Special thanks go to the staff and research assistants of the Water Resources Research Center (WRRC) for helping with water quality testing and to fellow judges YP member Kristen Au and incoming YP co-chair Dayna Fujimoto.
YP’s Volunteer for Hawaii Trail and Mountain Club Trail Maintenance
By Dayna Fujimoto
On Sunday, September 13, 2009 AWWA|HWEA Young Professionals (YP) members volunteered to help the Hawaii Trail and Mountain Club (HTMC) do maintenance work on
the Wailupe Loop hiking trial in Aina Haina. HTMC is a community based, volunteer hiking club on Oahu. Led by experienced and knowledgeable hikers, the club hikes one of the 80+ trails on Oahu every weekend, providing a means for people to explore and enjoy Hawaii’s natural environment.
In addition to leading hiking trips,HTMC has a trail maintenance group which goes out every Sunday to do maintenance on the hiking trails. Six YP members geared up with loppers and clippers and joined 20+ other HTMC members to hike and take on the day’s work. The goal of these trail maintenance outings is to clear the trails of overgrown branches, ferns, and other plants while being careful not to cut the native vegetation such as koa trees and lehua plants.
On the trail, volunteers learned from the other experienced hikers how to identify some of these native plants. We also learned that hikers come in all ages and from different backgrounds. We hiked alongside hikers well into their 60’s who were doctors, lawyers, and even retirees. Overall, the hike offered us a great opportunity to give back, and in return, our lungs and legs had a great workout.
Thank you to Troy Ching, Timothy Lum Yee, Staci Kunitake, Chi Du, Lauren Arizumi, and Dayna Fujimoto for all their hard work in helping HTMC on one of their trail maintenance outings. If it were not for the diligent and committed trail maintenance work this group does, all of Oahu’s hiking trails except the handful of Stateowned trails would not be hikeable and available for the public to enjoy. We are very fortunate that such a dedicated group of trail clearers exists, and we were happy to lend a helping hand that Sunday.
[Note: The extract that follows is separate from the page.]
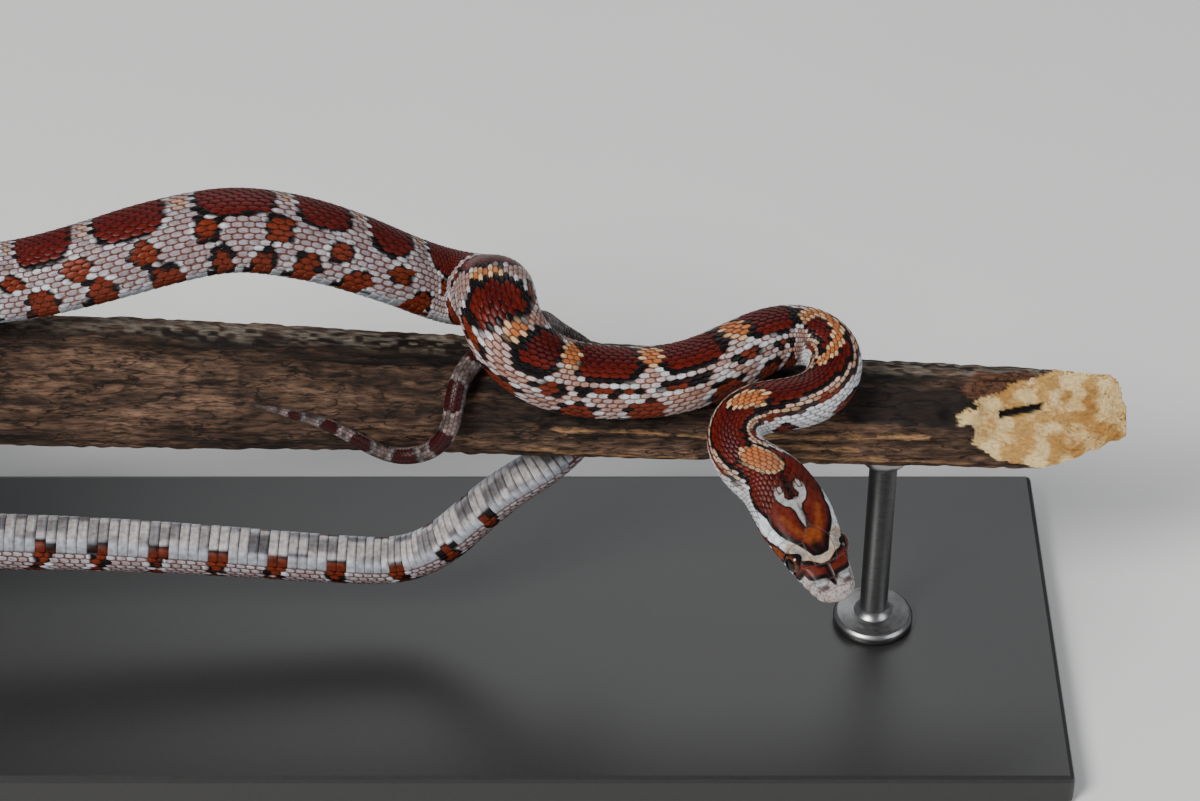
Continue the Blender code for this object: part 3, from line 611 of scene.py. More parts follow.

He’eia Fishpond Community Work Day
By Lara Karamatsu
On Saturday, October 12, 2009, ASCE YMF and AWWA|HWEA YP members volunteered at the He’eia Fishpond Community Work Day. He`eia Fishpond was constructed over 600 years ago by the Native Hawaiian people. The kuapā (seawall) of He`eia Fishpond encompasses an area of 88 acres. He`eia Fishpond is currently the second largest fishpond on the island of Oahu still in use. In 1965 a section of the fishpond’s kuapā (seawall) fronting Kaneohe Bay was washed away during a flood event. Since then a temporary seawall has been constructed in place of the missing wall consisting of 12 inch concrete cylinders approximately 4 inches in diameter.
The goal of the community work day was to help in the construction effort to restore the segment of kuapā that was destroyed in the 1965 flood by moving various sizes of coral and rock from the shoreline to the work area.
The work day began with a safety briefing and tour of He`eia Fishpond. Upon completion of the tour, volunteers were split into three groups. The first group loaded coral and rocks into the bed of a John Deer Gator which was driven from the shoreline to the work area. The second group loaded the rocks coral from the John Deer Gator onto a pontoon boat. The third group would then move the pontoon boat across the missing segment of the kuapā to the opposite end of the wall opening. There the third group would unload the material, forming a base to be used for the future construction of the replacement kuapā.
Once the work was done, volunteers enjoyed a delicious lunch of chicken luau, salad, and kalua pig. Thank you to Aaron Erickson, Kim Kido, Troy Ching, Dayna Fujimoto, Sara Toyama, Lance Okuada, and Lara Karamatsu for coming out to help in the restoration effort of the He’eia Fishpond kuapā and to Troy Ching for coordinating this event with Keli’i of Paepae o He`eia.